The lines below are to be quoted exactly, from the first through the one that contains "through some points.".

───

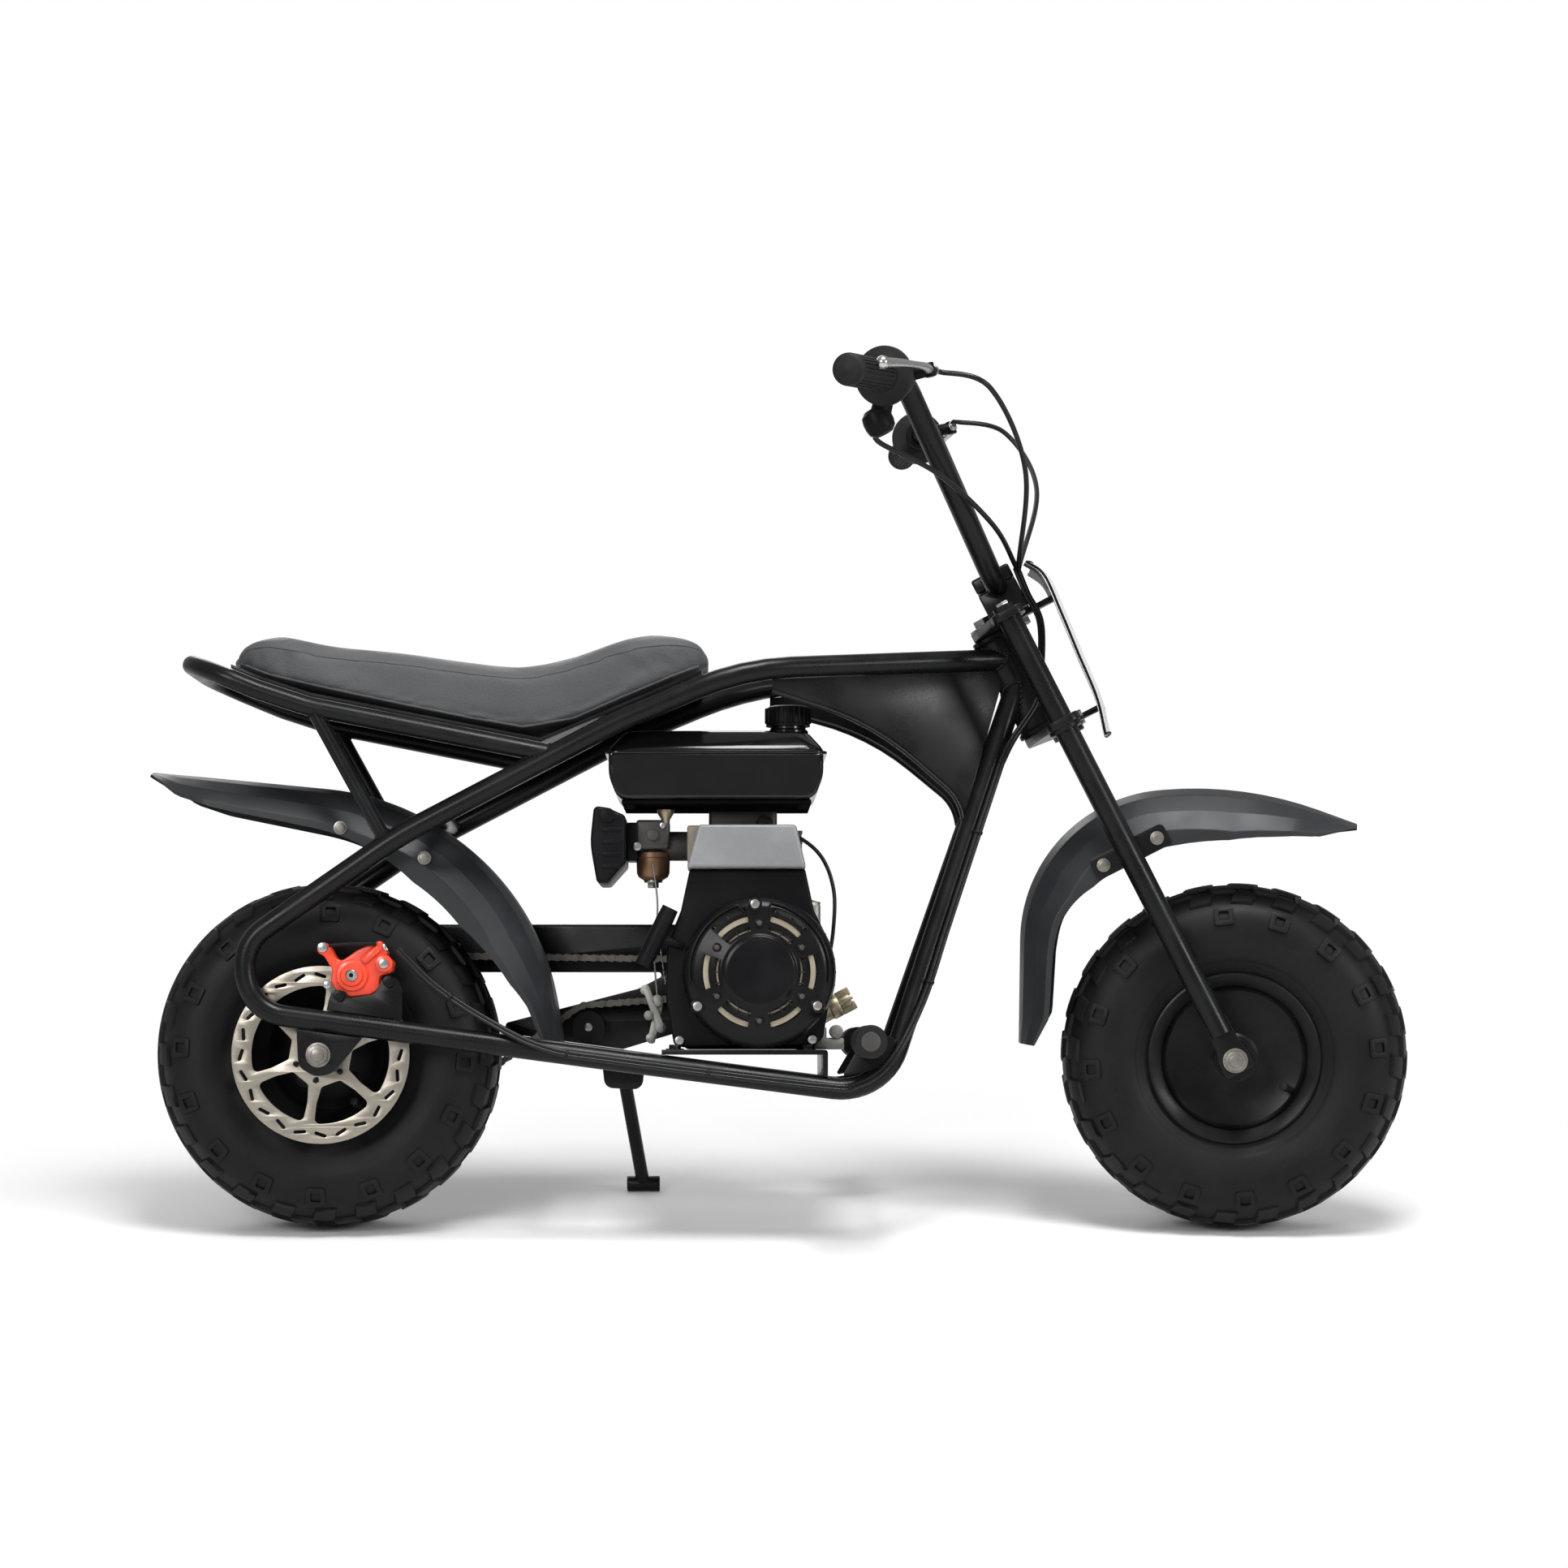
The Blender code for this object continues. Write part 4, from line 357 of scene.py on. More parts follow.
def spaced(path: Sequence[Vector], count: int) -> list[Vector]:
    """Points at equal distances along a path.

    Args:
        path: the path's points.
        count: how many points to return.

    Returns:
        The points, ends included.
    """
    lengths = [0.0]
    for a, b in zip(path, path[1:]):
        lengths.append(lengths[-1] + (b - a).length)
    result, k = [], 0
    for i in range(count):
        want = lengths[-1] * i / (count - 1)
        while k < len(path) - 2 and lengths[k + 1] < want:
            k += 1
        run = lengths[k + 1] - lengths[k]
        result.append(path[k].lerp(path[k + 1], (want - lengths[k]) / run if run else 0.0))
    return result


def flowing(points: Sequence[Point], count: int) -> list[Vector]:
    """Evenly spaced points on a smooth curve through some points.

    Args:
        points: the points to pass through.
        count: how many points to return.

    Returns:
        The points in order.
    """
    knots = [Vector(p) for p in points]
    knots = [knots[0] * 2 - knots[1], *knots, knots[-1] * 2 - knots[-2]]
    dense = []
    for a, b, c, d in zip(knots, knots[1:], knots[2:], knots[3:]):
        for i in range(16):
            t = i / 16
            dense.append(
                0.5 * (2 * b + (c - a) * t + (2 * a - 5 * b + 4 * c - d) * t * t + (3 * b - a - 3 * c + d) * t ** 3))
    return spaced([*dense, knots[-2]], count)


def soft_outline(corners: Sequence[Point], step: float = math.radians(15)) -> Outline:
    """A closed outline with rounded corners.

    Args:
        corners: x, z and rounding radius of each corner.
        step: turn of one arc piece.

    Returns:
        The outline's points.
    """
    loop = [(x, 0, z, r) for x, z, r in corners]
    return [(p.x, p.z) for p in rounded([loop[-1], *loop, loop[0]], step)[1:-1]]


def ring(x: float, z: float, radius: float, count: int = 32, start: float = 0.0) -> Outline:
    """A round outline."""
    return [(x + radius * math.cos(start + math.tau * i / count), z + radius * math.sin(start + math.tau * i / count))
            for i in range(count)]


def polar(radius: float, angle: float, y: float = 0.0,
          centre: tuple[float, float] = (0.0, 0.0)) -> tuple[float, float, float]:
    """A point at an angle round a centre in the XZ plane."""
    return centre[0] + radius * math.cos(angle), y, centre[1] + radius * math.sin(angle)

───

Output of the task
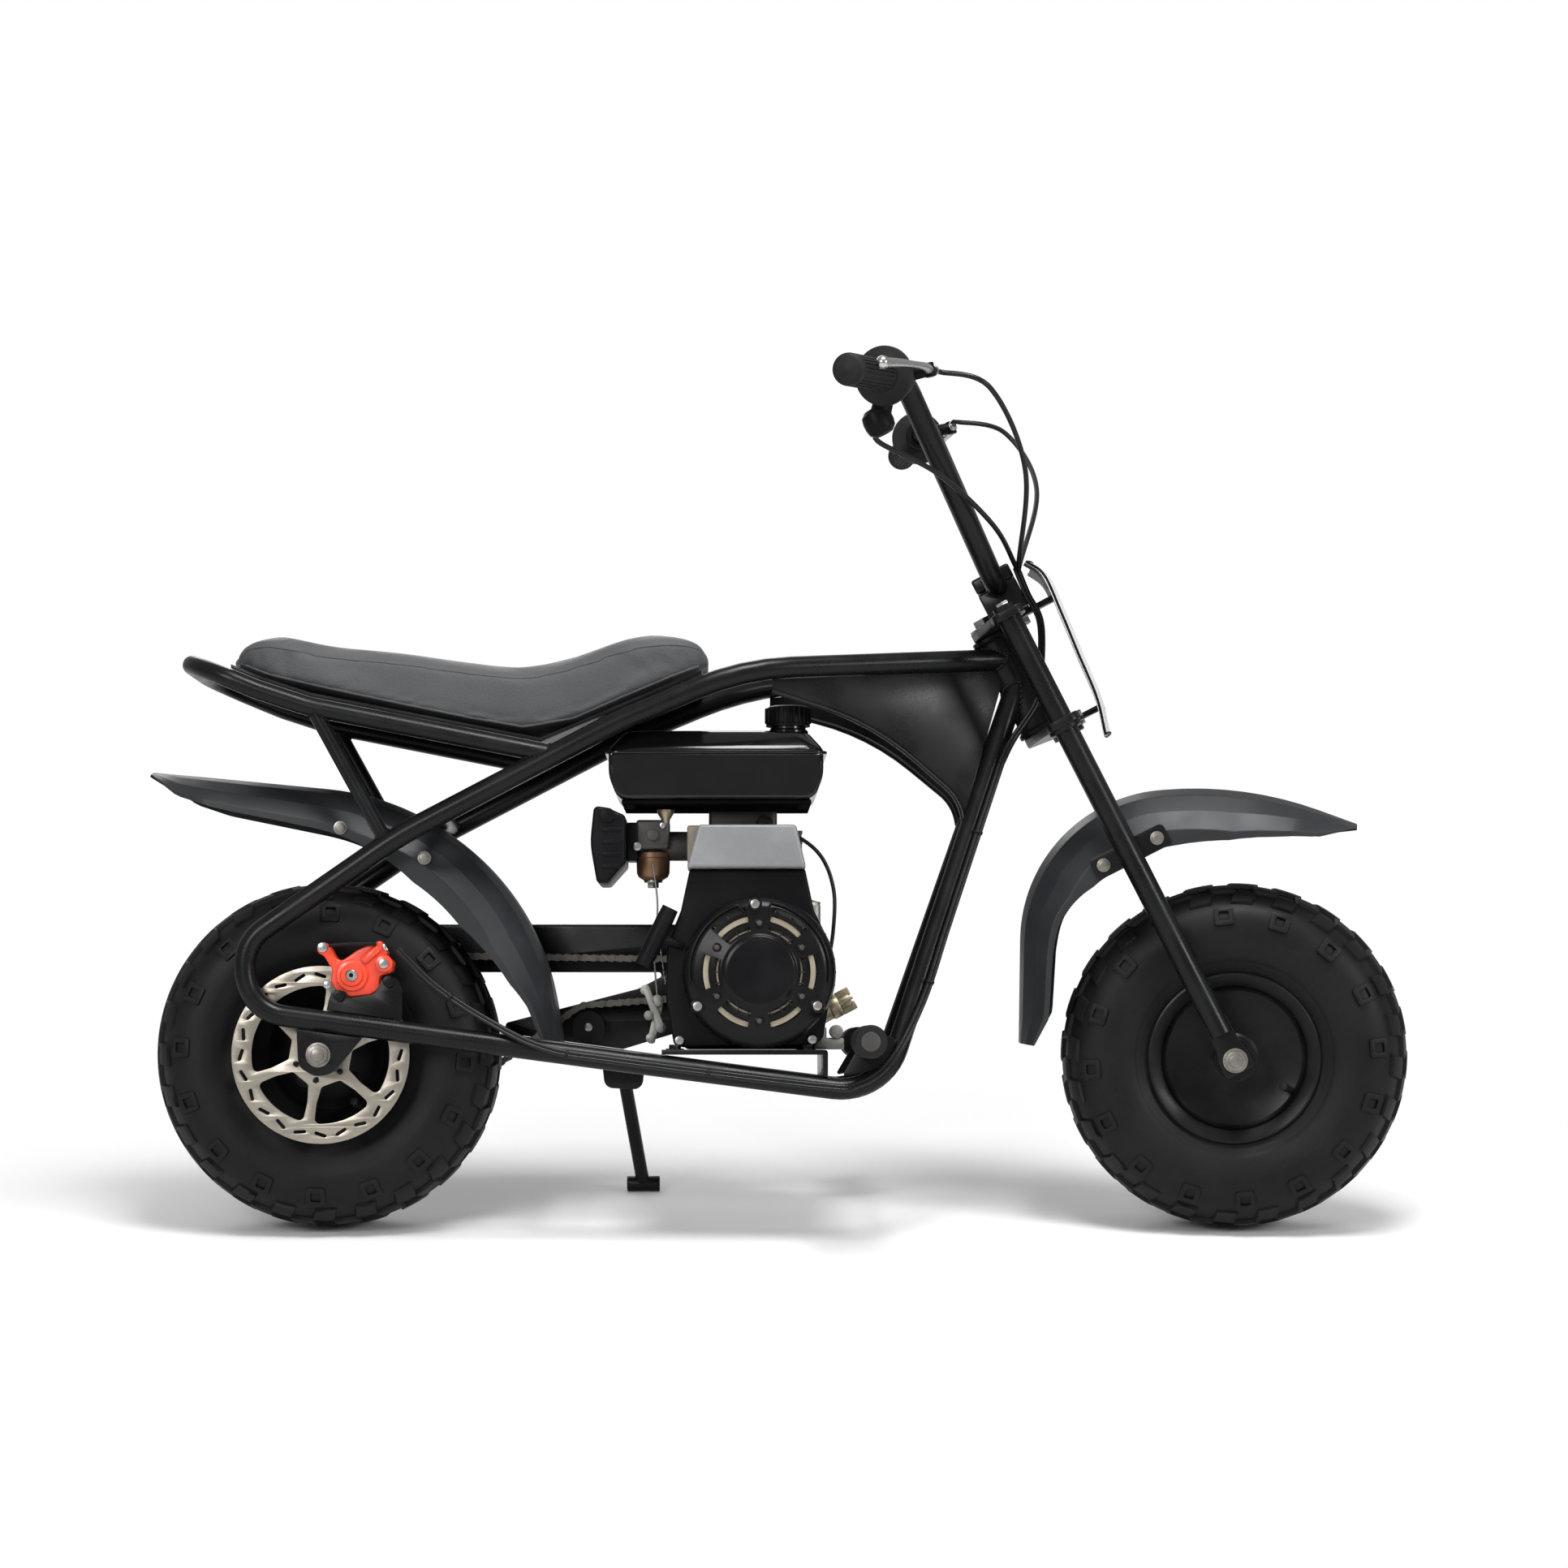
The Blender code for this object continues. Write part 4, from line 357 of scene.py on. More parts follow.
def spaced(path: Sequence[Vector], count: int) -> list[Vector]:
    """Points at equal distances along a path.

    Args:
        path: the path's points.
        count: how many points to return.

    Returns:
        The points, ends included.
    """
    lengths = [0.0]
    for a, b in zip(path, path[1:]):
        lengths.append(lengths[-1] + (b - a).length)
    result, k = [], 0
    for i in range(count):
        want = lengths[-1] * i / (count - 1)
        while k < len(path) - 2 and lengths[k + 1] < want:
            k += 1
        run = lengths[k + 1] - lengths[k]
        result.append(path[k].lerp(path[k + 1], (want - lengths[k]) / run if run else 0.0))
    return result


def flowing(points: Sequence[Point], count: int) -> list[Vector]:
    """Evenly spaced points on a smooth curve through some points.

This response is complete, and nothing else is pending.